The plan was to determine the heights of Jupiter’s cloud layers by examining the light energy that was emitted through its atmosphere. This would aid scientists in figuring out the temperature and other factors that affect the kinds of gases that can endure in certain areas.
A bottom layer comprised of water ice and liquid water, a middle layer made of ammonia and sulfur, and an upper layer made of ammonia are the three cloud layers that planetary atmosphere researchers anticipate to exist on Jupiter.
Bjoraker’s team examined wavelengths in the infrared spectrum of light, where most gases don’t absorb heat and allow chemical traces to leak out, to validate this through ground-based measurements.
They specifically examined a type of methane gas’s absorption patterns. Methane shouldn’t fluctuate in abundance around the globe since Jupiter is too warm for it to freeze.
“If you see that the strength of methane lines vary from inside to outside of the Great Red Spot, it’s not because there’s more methane here than there,” said Bjoraker, “it’s because there are thicker, deep clouds that are blocking the radiation in the Great Red Spot.”
The three cloud layers were confirmed in the Great Red Spot by Bjoraker’s team, confirming earlier models.

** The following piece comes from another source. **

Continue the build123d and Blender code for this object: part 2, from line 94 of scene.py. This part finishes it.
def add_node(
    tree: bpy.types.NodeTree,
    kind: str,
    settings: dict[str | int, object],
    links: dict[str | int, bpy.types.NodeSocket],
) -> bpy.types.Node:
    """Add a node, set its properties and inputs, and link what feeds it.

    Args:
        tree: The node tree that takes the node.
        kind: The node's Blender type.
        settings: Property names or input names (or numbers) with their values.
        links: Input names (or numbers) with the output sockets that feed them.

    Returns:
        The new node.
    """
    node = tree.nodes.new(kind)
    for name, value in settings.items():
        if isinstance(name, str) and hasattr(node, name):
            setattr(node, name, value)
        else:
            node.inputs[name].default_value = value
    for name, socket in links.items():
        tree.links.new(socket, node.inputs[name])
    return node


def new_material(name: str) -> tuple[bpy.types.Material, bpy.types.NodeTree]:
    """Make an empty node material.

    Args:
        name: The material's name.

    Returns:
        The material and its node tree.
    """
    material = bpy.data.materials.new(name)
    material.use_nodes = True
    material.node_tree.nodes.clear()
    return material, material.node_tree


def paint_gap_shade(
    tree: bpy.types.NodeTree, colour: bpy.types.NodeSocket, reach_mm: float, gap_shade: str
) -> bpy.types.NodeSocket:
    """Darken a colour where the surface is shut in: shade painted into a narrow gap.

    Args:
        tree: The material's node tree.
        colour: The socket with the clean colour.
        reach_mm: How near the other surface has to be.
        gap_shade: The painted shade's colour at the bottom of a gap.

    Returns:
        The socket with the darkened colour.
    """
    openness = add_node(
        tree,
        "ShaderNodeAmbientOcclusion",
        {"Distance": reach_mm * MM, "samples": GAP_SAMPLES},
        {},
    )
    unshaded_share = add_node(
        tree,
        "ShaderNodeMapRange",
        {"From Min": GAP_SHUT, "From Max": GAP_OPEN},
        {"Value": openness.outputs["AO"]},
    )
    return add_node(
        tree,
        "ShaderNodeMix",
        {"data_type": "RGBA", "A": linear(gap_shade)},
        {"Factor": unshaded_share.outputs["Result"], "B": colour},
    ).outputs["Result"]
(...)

The deepest cloud layer is at 5 bars, the team concluded, right where the temperature reaches the freezing point for water, said Bjoraker, “so I say that we very likely found a water cloud.”
The position of the water cloud and the quantity of carbon monoxide the researchers found on Jupiter support the idea that there is a lot of oxygen and consequently water on the planet.
Bjoraker’s technique now needs to be tested on other parts of Jupiter to get a full picture of global water abundance, and his data squared with Juno’s findings.
“Jupiter’s water abundance will tell us a lot about how the giant planet formed, but only if we can figure out how much water there is in the entire planet,” said Steven M. Levin, a Juno project scientist at NASA’s Jet Propulsion Laboratory in Pasadena, Calif.